The Council on July 4, 1910 received a communication from the Chief of Police “considering the advisability of procuring a motorcycle for use of police.” This was referred to the Police Committee of the Council and in August 1910 they reported as follows: “Your committee to whom motorcycle for police was referred, respectfully report that it is not deemed advisable to purchase a motorcycle but advise the purchase of auto patrol as soon as sufficient funds are available in the department.”

Up to this time, the only means of transportation owned by the department was a bicycle. This was generally an unclaimed bike and after a few repairs made on it, was used for police service. From 1871 to 1910 and later until the department purchased motor transportation, all major calls and complaints were answered by the police by renting a hack. The monthly expenditure varied from $5 to $25. The Polhemus & Walker Liveries, according to the records, furnished most of the livery service.
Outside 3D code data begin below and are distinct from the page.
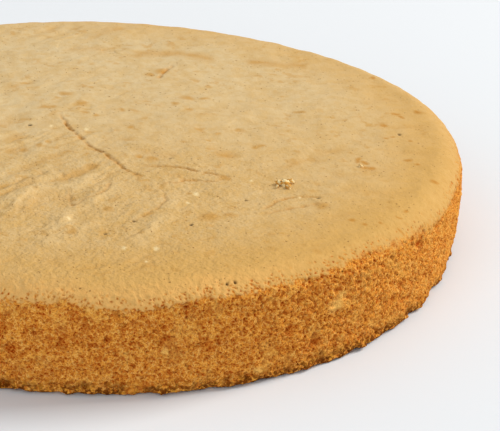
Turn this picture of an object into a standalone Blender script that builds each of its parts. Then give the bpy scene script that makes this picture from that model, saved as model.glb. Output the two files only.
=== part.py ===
"""A round sponge cake, baked in a tin and turned out, standing on its flat base.

Metres, +Z up. The origin is on the table under the middle of the cake, and its shown side faces -Y.
The cake is one solid. A turned profile gives its size, plan waves make it as uneven as a baked cake is,
and the relief is what the sponge shows: a creased skin on top, torn pores in the wall and a chipped foot.
"""

import math
import random

import bmesh
import bpy
import numpy as np
from mathutils import Vector, noise

# Driving sizes
RADIUS = 0.130
RIM_HEIGHT = 0.0365
DOME_RISE = 0.0005

# The profile's foot, wall and shoulder. A tight arc turns the wall in, and a wide one lays it flat.
FOOT_INSET = 0.0007
FOOT_ROUND = 0.0012
WALL_BULGE = 0.0006
CORNER_RADIUS = 0.0025
SHOULDER_RADIUS = 0.011
SHOULDER_TURN = math.radians(60)
CORNER_TURN = math.pi / 2 - SHOULDER_TURN
SHOULDER_WIDTH = SHOULDER_RADIUS * math.sin(SHOULDER_TURN) + CORNER_RADIUS * (1 - math.cos(CORNER_TURN))
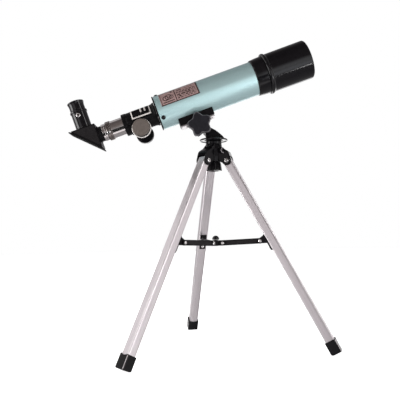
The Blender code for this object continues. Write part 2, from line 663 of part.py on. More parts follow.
def make_hub(root, leg_frames):
    column = [
        (12.6, HUB_TOP), (12.2, 312), (13.2, 305), (13.4, 292), (12.4, HUB_BOTTOM),
        (SPINDLE_RADIUS + 0.4, HUB_BOTTOM), (SPINDLE_RADIUS + 0.4, HUB_TOP),
    ]
    hub = turned("hub_casting", column, "gloss_black", root, segments=MEDIUM, ring=True)
    pivot_r, pivot_z = LEG_PIVOT
    arm = [(9, 311.5), (12.0, 308.0), (14.8, 305.0), (19.5, 302.4), (24.0, 299.8), (25.4, 297.0), (27.0, 292.0)]
    arm += arc(LEG_PIVOT, 7.2, 20, -150, 9) + [(12.4, 283.6), (9, 285)]
    slot_radius = 8.0
    mouth = math.degrees(math.asin(7.3 / slot_radius))
    edge = arc(LEG_PIVOT, slot_radius, mouth, 180, 9)
    slot = [(pivot_r + 16, pivot_z - 16), (pivot_r + 16, edge[0][1])] + edge
    slot += [(edge[-1][0], pivot_z - 16)]
    arm_width, slot_width = 2 * HUB_ARM_HALF_WIDTH, LEG_WIDTH + 2 * GAP
    for name, frame in leg_frames.items():
        piece = plate(f"hub_arm_{name}", [arm], arm_width, None, frame, rotation=OUTLINE_IN_XZ)
        weld_on(hub, piece)
    boss = rod("set_screw_boss", 4.4, 8, 18.2, None, root, (0, 0, SET_SCREW_HEIGHT), set_screw_turn(), SMALL)
    weld_on(hub, boss)
    for name, frame in leg_frames.items():
        opening = plate(f"hub_slot_{name}", [slot], slot_width, None, frame, rotation=OUTLINE_IN_XZ)
        combine(hub, opening)
        drill(hub, 1.9, -20, 20, (pivot_r, 0, pivot_z), ALONG_Y, frame)
    drill(hub, SPINDLE_RADIUS + 0.4, 270, 330)
    drill(hub, 2.4, 3, 25, (0, 0, SET_SCREW_HEIGHT), set_screw_turn())


def set_screw_turn():
    """The turn that takes +Z to the set screw's azimuth."""
    return (0, math.pi / 2, math.radians(SET_SCREW_AZIMUTH))


def make_set_screw(axis):
    profile = [(0, 14.6), (1.2, 14.6), (1.2, 17.6), (2.1, 17.4), (2.1, 4.6), (0, 4.6)]
    turned("hub_set_screw", profile, "screw_steel", axis, segments=TINY)


def make_leg(name, pivot):
    """A leg hangs down its own -Z from the pivot. +X is its outer face."""
    outline = rounded_box(LEG_DEPTH / 2, LEG_WIDTH / 2, 2.2)
    inside = rounded_box(LEG_DEPTH / 2 - LEG_WALL, LEG_WIDTH / 2 - LEG_WALL, 1.2, 2)
    foot = -(LEG_LENGTH - 3.3)
    leg = plate(f"leg_{name}", [outline, inside], LEG_TOP - foot, "leg_aluminium", pivot,
                (0, 0, (LEG_TOP + foot) / 2))
    drill(leg, 1.9, -12, 12, rotation=ALONG_Y)
    plug_outline = rounded_box(LEG_DEPTH / 2 - LEG_WALL - GAP, LEG_WIDTH / 2 - LEG_WALL - GAP, 1.0, 2)
    plug = plate(f"leg_plug_{name}", [plug_outline], 17, "satin_black", pivot, (0, 0, LEG_TOP - 0.5 - 8.5))
    drill(plug, 1.9, -12, 12, rotation=ALONG_Y)
    cap_outline = rounded_box(LEG_DEPTH / 2 + 1.5, LEG_WIDTH / 2 + 1.5, 2.8, 3)
    cap = plate(f"foot_cap_{name}", [cap_outline], CAP_LENGTH, "gloss_black", pivot,
                (0, 0, -LEG_LENGTH + CAP_LENGTH / 2))
    round_edges(cap, 0.7)
    socket_outline = rounded_box(LEG_DEPTH / 2 + GAP, LEG_WIDTH / 2 + GAP, 2.3, 3)
    socket = plate(f"cap_socket_{name}", [socket_outline], 40, None, pivot, (0, 0, foot - GAP + 20))
    combine(cap, socket)
    floor = block(f"floor_{name}", (100, -60, -30), (230, 60, 0), None, pivot.parent)
    combine(cap, floor)


def make_leg_pin(name, frame):
    head = HUB_ARM_HALF_WIDTH + GAP
    profile = [
        (0, head + 1.6), (2.0, head + 1.3), (3.4, head), (1.6, head), (1.6, -head), (3.4, -head),
        (2.0, -head - 1.3), (0, -head - 1.6),
    ]
    turned(f"leg_pin_{name}", profile, "screw_steel", frame, (LEG_PIVOT[0], 0, LEG_PIVOT[1]), ALONG_Y, TINY)


def in_leg_frame(point):
    """A point given by radius and height, as the leg's own x and z."""
    run, rise = point[0] - LEG_PIVOT[0], point[1] - LEG_PIVOT[1]
    across = run * math.cos(LEG_SPLAY) + rise * math.sin(LEG_SPLAY)
    return across, -run * math.sin(LEG_SPLAY) + rise * math.cos(LEG_SPLAY)


def make_bracket(name, pivot):
    """A strap along the leg's inner face, whose ear and stud carry the link."""
    strap_top = -LEG_DEPTH / 2 - GAP
    ear_x, ear_z = in_leg_frame(LINK_OUTER)
    strap = block(f"leg_bracket_{name}", (strap_top - 2, -5, ear_z - 20.9), (strap_top, 5, ear_z + 5.1),
                  "satin_black", pivot)
    ear_outline = [(strap_top - 1, ear_z + 5.1)] + arc((ear_x, ear_z), 4.3, 70, 270, 7)
    ear_outline += [(strap_top - 1, ear_z - 9)]
    low, high = EAR_SIDE
    beside = (0, (low + high) / 2, 0)
    ear = plate(f"ear_{name}", [ear_outline], high - low, None, pivot, beside, OUTLINE_IN_XZ)
    weld_on(strap, ear)
    end = LINK_SIDE[1] + GAP
    stud_profile = [
        (0, end + 1.0), (1.6, end + 0.8), (2.6, end), (1.5, end), (1.5, low + 0.5), (0, low + 0.5),
    ]
    stud = turned(f"stud_{name}", stud_profile, None, pivot, (ear_x, 0, ear_z), ALONG_Y, TINY)
    weld_on(strap, stud)
    rivet_profile = [(0, 3.0), (1.6, 2.8), (2.6, 1.9), (2.6, 1.0), (0, 1.0)]
    rivet = turned(f"strap_rivet_{name}", rivet_profile, None, pivot, (strap_top, 0, ear_z - 16.4),
                   (0, -math.pi / 2, 0), TINY)
    weld_on(strap, rivet)


def make_link(name, axis, length):
    """A link runs from its outer pivot, the axis, along its own +X to the spreader hub."""
    low, high = LINK_SIDE
    half = LINK_HEIGHT / 2
    outline = arc((length, 0), half, -90, 90, 6) + arc((0, 0), half, 90, 270, 6)
    link = plate(f"spreader_link_{name}", [outline, circle(1.8, TINY)], high - low, "satin_black", axis,
                 (0, -(low + high) / 2, 0), OUTLINE_IN_XZ)
    head_profile = [(0, 1.0), (1.6, 0.8), (2.6, 0.2), (2.6, -0.8), (0, -0.8)]
    head = turned(f"link_head_{name}", head_profile, None, axis, (length, -high, 0), TO_NEAR_SIDE, TINY)
    weld_on(link, head)


def make_spreader_hub(slide, azimuths):
    """Three lugs about a small core, each beside one link."""
    hub = rod("spreader_hub", 3.5, -4.4, 4.8, "satin_black", slide, segments=SMALL)
    half = LINK_HEIGHT / 2
    outline = arc((LINK_INNER[0], 0), half, -90, 90, 6) + [(-1, half), (-1, -half)]
    low, high = 1.0, EAR_SIDE[1]
    beside = (0, (low + high) / 2, 0)
    for name, azimuth in azimuths.items():
        turn = empty(f"lug_turn_{name}", slide, rotation=(0, 0, math.radians(azimuth)))
        lug = plate(f"lug_{name}", [outline], high - low, None, turn, beside, OUTLINE_IN_XZ)
        weld_on(hub, lug)
    profile = [(0, 11.2), (2.4, 10.8), (4.4, 9.2), (5.4, 6.8), (5.2, 5.2), (0, 5.2)]
    turned("spreader_knob", profile, "gloss_black", slide, segments=SMALL)


def main():
    root = empty(NAME, location=(-FOOTPRINT_MIDDLE[0], -FOOTPRINT_MIDDLE[1], 0))
    pan = empty("pan_axis", root)
    tilt = empty("tilt_axis", pan, (TILT_AXIS[0], 0, TILT_AXIS[1]), (0, -TUBE_ELEVATION, 0))
    optics = empty("optical_axis", tilt, (-TILT_TO_REAR_PLATE, 0, TILT_TO_OPTICAL_AXIS))
    make_main_tube(optics)
    make_rear_plate(optics)
    make_info_panel(optics)
    make_objective(optics)
    make_dew_shield(empty("dew_shield_slide", optics))
    make_housing(optics)
    make_accessory_shoe(optics)
    slide = empty("focus_slide", optics)
    make_draw_tube(slide)
    make_pinion(empty("pinion_axis", optics, (PINION_PLACE[0], 0, PINION_PLACE[1])))
    diagonal = empty("diagonal_turn", slide)
    make_diagonal(diagonal)
    make_eyepiece_holder(diagonal)
    make_eyepiece(empty("eyepiece_slide", diagonal, (EYEPIECE_PLACE, 0, 0)))
    make_saddle(optics)
    make_neck(pan)
    make_tilt_knob(empty("tilt_knob_axis", pan, (TILT_AXIS[0], 0, TILT_AXIS[1])))
    make_pan_parts(root, empty("pan_lock_axis", root, (0, 0, HUB_BOTTOM)))
    frames = {
        name: empty(f"leg_side_{name}", root, rotation=(0, 0, math.radians(azimuth)))
        for name, azimuth in LEG_AZIMUTHS.items()
    }
    make_hub(root, frames)
    make_set_screw(empty("set_screw_axis", root, (0, 0, SET_SCREW_HEIGHT), set_screw_turn()))
    run, rise = LINK_OUTER[0] - LINK_INNER[0], LINK_OUTER[1] - LINK_INNER[1]
    for name, frame in frames.items():
        pivot = empty(f"leg_pivot_{name}", frame, (LEG_PIVOT[0], 0, LEG_PIVOT[1]), (0, -LEG_SPLAY, 0))
        make_leg(name, pivot)
        make_leg_pin(name, frame)
        make_bracket(name, pivot)
        inward = (0, 0, math.pi)
        link_turn = empty(f"link_axis_{name}", frame, (LINK_OUTER[0], 0, LINK_OUTER[1]), inward)
        lean = empty(f"link_lean_{name}", link_turn, rotation=(0, math.atan2(rise, run), 0))
        make_link(name, lean, math.hypot(run, rise))
    make_spreader_hub(empty("spreader_slide", root, (0, 0, LINK_INNER[1])), LEG_AZIMUTHS)


main()
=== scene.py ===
"""The looks of a small refracting telescope on a folding table-top tripod.

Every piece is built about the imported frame, in the axes of the part that it belongs to, and stands for
one CAD node. Sizes in the functions are millimetres and degrees, and the shapes are made in metres.
"""
import json
import math

import bmesh
import bpy
from mathutils import Matrix, Vector


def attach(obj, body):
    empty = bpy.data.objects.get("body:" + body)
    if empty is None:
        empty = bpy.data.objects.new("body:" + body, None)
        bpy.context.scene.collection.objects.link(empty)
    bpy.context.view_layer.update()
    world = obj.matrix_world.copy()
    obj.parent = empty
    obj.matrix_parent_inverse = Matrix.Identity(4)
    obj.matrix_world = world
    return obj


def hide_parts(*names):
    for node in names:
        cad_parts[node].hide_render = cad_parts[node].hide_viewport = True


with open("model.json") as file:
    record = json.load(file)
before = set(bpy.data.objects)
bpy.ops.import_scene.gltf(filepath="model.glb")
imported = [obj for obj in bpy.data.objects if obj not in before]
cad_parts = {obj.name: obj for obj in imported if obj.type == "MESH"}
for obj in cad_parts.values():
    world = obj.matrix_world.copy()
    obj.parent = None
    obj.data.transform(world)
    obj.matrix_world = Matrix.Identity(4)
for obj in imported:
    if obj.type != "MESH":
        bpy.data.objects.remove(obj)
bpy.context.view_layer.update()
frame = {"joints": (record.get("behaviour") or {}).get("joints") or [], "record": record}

MM = 0.001
WIDE = 160  # flats around the tube and what is on its front
ROUND = 128  # flats around another large turned piece
FINE = 64  # flats around a small one
UP = Matrix.Identity(4)
ALONG_X = Matrix.Rotation(math.pi / 2, 4, "Y")
ALONG_Y = Matrix.Rotation(-math.pi / 2, 4, "X")
NEAR = Matrix.Rotation(math.pi / 2, 4, "X")  # +Z of the shape becomes -Y, the near side

record = frame["record"]
BODY = {node: body for body, nodes in record["behaviour"]["bodies"].items() for node in nodes}
JOINT = {joint["name"]: joint for joint in frame["joints"]}


# Driving sizes, the same as the CAD's
TUBE_RADIUS = 26.5
TUBE_BORE = 25.2
TUBE_FRONT = 159.3
CELL_FRONT = 192.0
LENS_SEAT = 176.0
LENS_RADIUS = 25.0
SHIELD_REAR = 178.7
SHIELD_FRONT = 248.6
SHIELD_BORE = 28.4
REAR_SCREWS = (-32, 88, 208)
REAR_SCREW_PLACE = 6.6
DIAGONAL_JOINT = 85.0  # from the rear plate back to the point that the diagonal's joint names
PANEL_LENGTH = (10.0, 71.0)
PANEL_ANGLES = (2, 58)
HOUSING_RADIUS = 17.2
HOUSING_WAIST = 16.7
HOUSING_REAR = -54.8
DRAW_RADIUS = 13.75
DRAW_BORE = 12.2
DRAW_ENDS = (-76.2, 10.0)
COLLAR_SCREW_PLACE = -79.2
COLLAR_SCREW_ANGLE = -19
SHOE_ENDS = (-39.0, -8.4)
SHOE_SIDES = (-8.6, 6.6)
SHOE_GROOVES = (-23.0, -16.4)
SHOE_ANGLE = 25
PINION_PLACE = (-30.0, -18.6)
KNOB_RADIUS = 14.6
KNOB_FACES = (23.5, 34.0)
EYEPIECE_PLACE = -114.4
PRISM_CORNER = (-96.0, 16.2)
PRISM_SIDE = 42.4
PRISM_HALF_WIDTH = 14.3
PRISM_WALL = 2.0
COVER_THICKNESS = 2.4
HOLDER_RADIUS = 12.35
HOLDER_BORE = 11.3
HOLDER_TOP = 45.8
HOLDER_SCREW_HEIGHT = 36.4
EYEPIECE_TOP = 60.6
SADDLE_ENDS = (26.5, 82.0)
SADDLE_HALF_WIDTH = 15.0
SADDLE_BOTTOM = -33.0
SADDLE_SCREWS = (38.0, 75.0)
TILT_IN_TUBE = (54.44, -42.68)
TILT_IN_NECK = (-21.0, 339.5)
TONGUE_RADIUS = 6.4
TONGUE_HALF_WIDTH = 4.0
NECK_HALF_WIDTH = 10.0
NECK_FOOT = 320.1
TILT_KNOB_RADIUS = 19.2
TILT_KNOB_SWING = 2.4
TILT_KNOB_FACES = (16.3, 28.0)
DISC_RADIUS = 21.75
SPINDLE_RADIUS = 4.0
HUB_TOP = 316.7
HUB_BOTTOM = 284.2
LOCK_NUT_ENDS = (270.8, 283.8)
HUB_BOSS_END = 20.6
SET_SCREW_HEIGHT = 300.6
SET_SCREW_AZIMUTH = -50
LEG_PIVOT = (21.7, 284.9)
FOOT_MIDDLE = (174.8, 2.3)
LEG_WIDTH = 14.5
LEG_DEPTH = 13.5
LEG_WALL = 1.3
LEG_TOP = 3.5
CAP_LENGTH = 19.9
CAP_WALL = 1.6
HUB_ARM_HALF_WIDTH = 10.5
LINK_OUTER = (68.0, 162.5)
LINK_INNER = (10.0, 160.0)
LINK_HEIGHT = 8.3
EAR_SIDE = (1.3, 3.5)
LINK_SIDE = (3.8, 6.2)


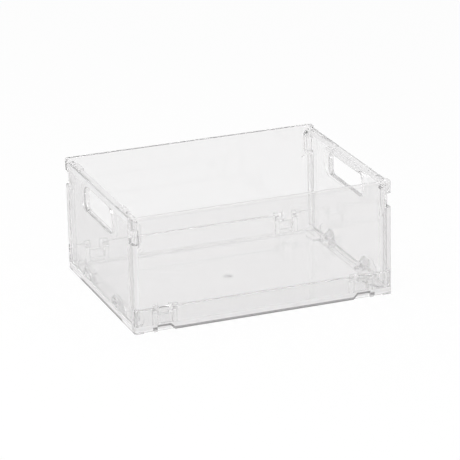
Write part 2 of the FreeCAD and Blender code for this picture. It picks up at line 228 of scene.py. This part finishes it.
def round_edges(piece):
    """Small round edges that catch the light, with the large faces still shaded flat."""
    apply_modifier(
        piece, "BEVEL", width=EDGE_RADIUS, segments=EDGE_STEPS, limit_method="ANGLE",
        angle_limit=SHARP_EDGE, use_clamp_overlap=True, miter_outer="MITER_SHARP")
    only_select(piece)
    bpy.ops.object.shade_smooth_by_angle(angle=SMOOTH_BELOW)
    apply_modifier(
        piece, "WEIGHTED_NORMAL", mode="FACE_AREA", weight=LARGE_FACE_WEIGHT, keep_sharp=True)


def hole_wall(node, centre, normal):
    """Whether a face lies inside a handle hole."""
    within = abs(centre.y) < HOLE_END and HOLE_UP[0] < centre.z < HOLE_UP[1]
    return node in END_WALLS and within and abs(normal.x) < HOLE_TURN


def notch_wall(node, centre, normal):
    """Whether a face bounds the notch at a corner of a long wall."""
    across = NOTCH_ACROSS[0] < abs(centre.x) < NOTCH_ACROSS[1]
    within = across and NOTCH_UP[0] < centre.z < NOTCH_UP[1]
    return node in LONG_WALLS and within and max(abs(normal.x), abs(normal.z)) > NOTCH_TURN


def mark_faces(piece, node, test):
    """Gives each face 1 or 0 under the test's own name, for the material to read."""
    marks = piece.data.attributes.new(test.__name__, "FLOAT", "FACE")
    for face in piece.data.polygons:
        marks.data[face.index].value = float(test(node, face.center, face.normal))


def finished_moulding(node, body):
    """A moulding with its edges rounded, made over a copy of the CAD node's own mesh."""
    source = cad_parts[node]
    piece = source.copy()
    piece.data = source.data.copy()
    piece.name = node + "_moulding"
    for key in list(piece.keys()):
        del piece[key]
    piece.parent = None
    bpy.context.scene.collection.objects.link(piece)
    only_select(piece)
    bpy.ops.object.mode_set(mode="EDIT")
    bpy.ops.mesh.select_all(action="SELECT")
    bpy.ops.mesh.remove_doubles(threshold=MERGE_DISTANCE)
    bpy.ops.mesh.dissolve_limited(angle_limit=FLAT_ANGLE)
    bpy.ops.object.mode_set(mode="OBJECT")
    round_edges(piece)
    for test in (hole_wall, notch_wall):
        mark_faces(piece, node, test)
    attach(piece, body)
    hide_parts(node)
    return piece


def hinge_window_webs():
    """A thin web for each of the tray's four hinge windows, as one piece."""
    across = (WINDOW_ACROSS[0] + WEB_GAP, WINDOW_ACROSS[1] - WEB_GAP)
    spans = (across, WEB_DEEP, (WINDOW_BOTTOM + WEB_GAP, WEB_TOP))
    middle = Vector([sum(span) / 2 for span in spans])
    bpy.ops.object.select_all(action="DESELECT")
    bpy.ops.mesh.primitive_cube_add(size=1, location=middle, scale=[high - low for low, high in spans])
    piece = bpy.context.active_object
    piece.name = "hinge_window_webs"
    bpy.ops.object.transform_apply(location=True, rotation=False, scale=True)
    round_edges(piece)
    copies = []
    for along, back in ((-1, 1), (1, -1), (-1, -1)):
        copy = piece.copy()
        copy.data = piece.data.copy()
        copy.data.transform(Matrix.Translation(((along - 1) * middle.x, (back - 1) * middle.y, 0)))
        bpy.context.scene.collection.objects.link(copy)
        copies.append(copy)
    only_select(piece)
    for copy in copies:
        copy.select_set(True)
    bpy.ops.object.join()
    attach(piece, "tray")
    return piece


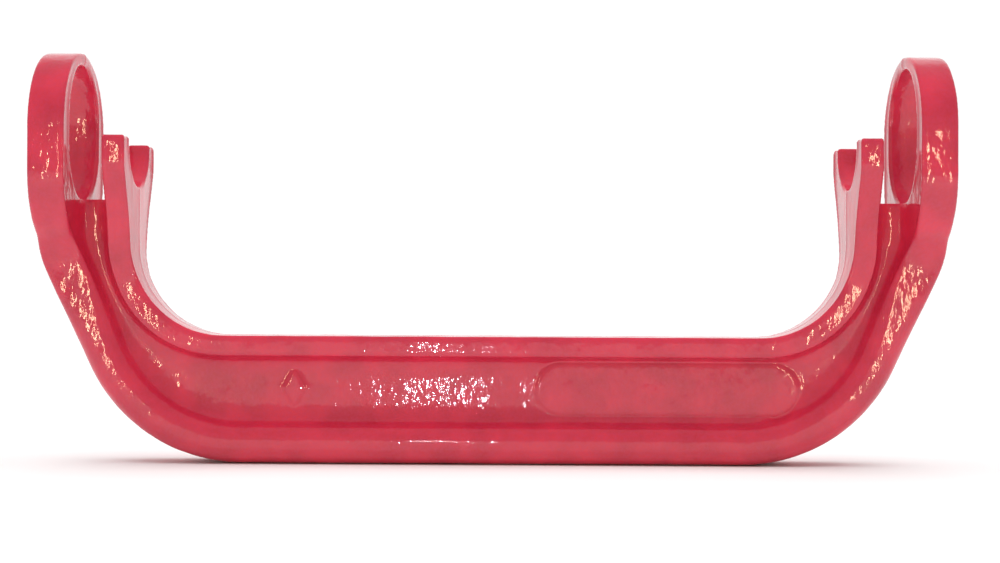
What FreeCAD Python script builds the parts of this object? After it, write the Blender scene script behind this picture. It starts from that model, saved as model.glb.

An officer patrolling, on receiving a complaint from a citizen that required his immediate attention when the location of the complaint was at some distance, would stop a hack on the street and order the driver to go to the place desired. This practice was done frequently. One of the officers owned a horse and buggy and this was used during the daytime for calls.

There was no officer in the police station at night so when the police were needed, the telephone operator would ring a telephone located at the corner of Main and Huron Streets and by doing so, would cause a red light in the center of the street overhead to go on. If no officers were around when the light went on, any citizen nearby would start to look for the patrolmen and notify them that the light was on. The patrolman would then call the operator and get the complaint. If the nature of the complaint warranted his leaving his post, he would summon a hack and complete the call. The bicycle was parked near the light at night. The bike was not always in the best of condition and was only used for minor calls nearby.

Years later, when the telephone operator received a call for the urgent need for police during the night and the light on Main Street was not immediately responded to, she would call Prochnow’s Restaurant located on East Huron Street directly behind what is now the Ann Arbor Savings & Commercial Bank and until recently operated by Mr. Prochnow4. He would take the complaint, go out in front of the restaurant and beat a club, which he kept for this sole purpose, against an iron post at the curb. In the still of the night, this sound was audible anywhere in the business area. The patrolmen would rush to the restaurant, get the complaint from Mr. Prochnow and then call or commandeer a carriage.